The operations of PVR’s coal lessees and natural gas midstream segment are subject to environmental laws and regulations adopted by various governmental authorities in the jurisdictions in which these operations are conducted. The terms of PVR’s coal property leases impose liability for all environmental and reclamation liabilities arising under those laws and regulations on the relevant lessees. The lessees are bonded and have indemnified PVR against any and all future environmental liabilities. PVR regularly visits coal properties under lease to monitor lessee compliance with environmental laws and regulations and to review mining activities. Management believes that the operations of PVR’s coal lessees and natural gas midstream segment will comply with existing regulations and does not expect any material impact on its financial condition or results of operations.
As of March 31, 2007, PVR’s environmental liabilities included $1.6 million, which represents PVR’s best estimate of the liabilities as of those dates related to PVR’s coal and natural gas midstream businesses.
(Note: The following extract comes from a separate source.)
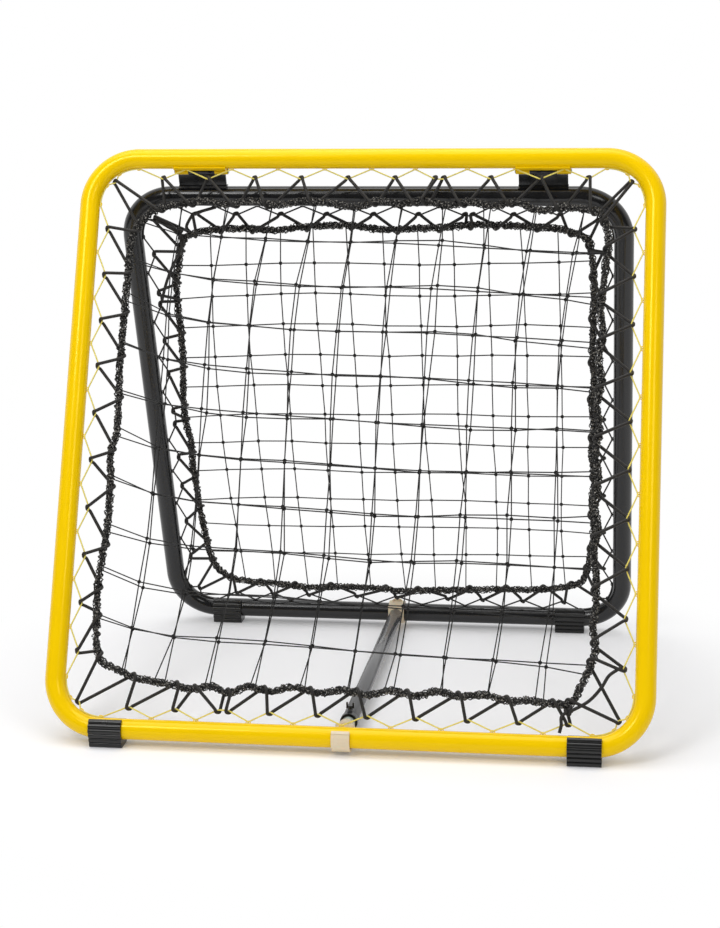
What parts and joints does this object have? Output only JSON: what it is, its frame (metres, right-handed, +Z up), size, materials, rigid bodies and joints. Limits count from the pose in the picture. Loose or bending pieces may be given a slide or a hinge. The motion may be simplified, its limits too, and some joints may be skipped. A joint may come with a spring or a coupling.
{
  "type": "multisport rebounder",
  "caption": "Folding two-frame ball rebounder: laced nets in hinged round-cornered tube frames, with a stay bar across the floor and rubber feet.",
  "frame": {"origin": "on the floor, midway between the bottom tubes and midway across the width", "axes": "+Z up, +X along the frame tubes to the right as seen from the front, +Y from the tall front frame to the rear frame"},
  "size_m": [0.7454, 0.5464, 0.6984],
  "materials": {
    "yellow_powder_coat": "gloss powder coat",
    "black_powder_coat": "satin powder coat",
    "grey_powder_coat": "satin powder coat",
    "zinc_plated_steel": "bright zinc plate",
    "black_rubber": "moulded",
    "black_plastic": "moulded",
    "cream_nylon": "moulded",
    "black_cord": "braided cord",
    "yellow_cord": "twisted cord"
  },
  "bodies": {
    "front_frame": {"front_tube": "yellow_powder_coat", "front_foot_left": "black_rubber", "front_foot_right": "black_rubber", "front_hinge_leaf_left": "yellow_powder_coat", "front_hinge_leaf_right": "yellow_powder_coat", "hinge_pin_left": "zinc_plated_steel", "hinge_pin_right": "zinc_plated_steel", "front_lace": "yellow_cord", "front_bungee": "black_cord", "front_border_rope": "black_cord", "front_net": "black_cord"},
    "back_frame": {"back_tube": "black_powder_coat", "back_foot_left": "black_rubber", "back_foot_right": "black_rubber", "back_hinge_leaf_left": "black_powder_coat", "back_hinge_leaf_right": "black_powder_coat", "back_lace": "black_cord", "back_bungee": "black_cord", "back_border_rope": "black_cord", "back_net": "black_cord"},
    "stay": {"stay_outer_tube": "grey_powder_coat", "stay_inner_tube": "zinc_plated_steel", "stay_collar": "black_plastic", "stay_rear_clip": "cream_nylon", "stay_front_clip": "cream_nylon"},
    "lock_screw": {"stay_lock_screw": "black_plastic"}
  },
  "joints": [
    {"name": "fold", "type": "hinge", "parent": "front_frame", "child": "back_frame", "pos_m": [0, 0.04488, 0.66951], "axis": [-1, 0, 0], "range_deg": [0, 40], "deforming": ["front_bungee", "front_border_rope"]},
    {"name": "stay_swing", "type": "hinge", "parent": "back_frame", "child": "stay", "pos_m": [0, 0.256, 0.0207], "axis": [1, 0, 0], "range_deg": [0, 108]},
    {"name": "lock_screw_turn", "type": "hinge", "parent": "stay", "child": "lock_screw", "pos_m": [0, -0.188, 0.0207], "axis": [0, 0, 1], "range_deg": [0, 360]}
  ],
  "couplings": [
    {"joint": "stay_swing", "follows": "fold", "ratio": 2.7}
  ]
}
PVR has reclamation bonding requirements with respect to certain unleased and inactive properties. Given the uncertainty of when a reclamation area will meet regulatory standards, a change in this estimate could occur in the future.
To dispose of mining overburden generated by their surface mining activities, PVR’s lessees need to obtain government approvals, including Federal Clean Water Act (“CWA”) Section 404 permits to construct valley fills and sediment control ponds. Two CWA Section 404 permits issued to Alex Energy, Inc. (“Alex Energy”), one of PVR’s surface coal mine lessees in West Virginia, were recently challenged in a lawsuit,Ohio Valley Environmental Coalition (“OVEC”) v. United States Army Corps of Engineers. On March 23, 2007, the U.S. District Court for the Southern District of West Virginia rescinded and remanded the permit authorizing several valley fills and sediment ponds that may be constructed at the Republic No. 2 Mine and enjoined Alex Energy from taking any further actions under this permit. The district court has yet to rule on whether the other CWA Section 404 permit for the construction of valley fills and associated sediment ponds at the Republic No. 1 Mine was also invalidly issued. Although portions of the Republic No. 2 Mine continue to operate based on a limited stay of the district court’s order pending appeal, construction of valley fills at other portions of the Republic No. 2 Mine are enjoined pending a final outcome of this litigation. While PVR is still reviewing the district court’s ruling, its lessees may not be able to obtain or may experience delays in securing additional CWA Section 404 permits for surface mining operations. Unless theOVEC decision is overturned or further limited in subsequent proceedings, the ruling and its collateral consequences could ultimately have an adverse effect on PVR’s coal royalty revenues.
Recent Accounting Pronouncements
See Note 2 in the Notes to Consolidated Financial Statements for a description of new accounting standards.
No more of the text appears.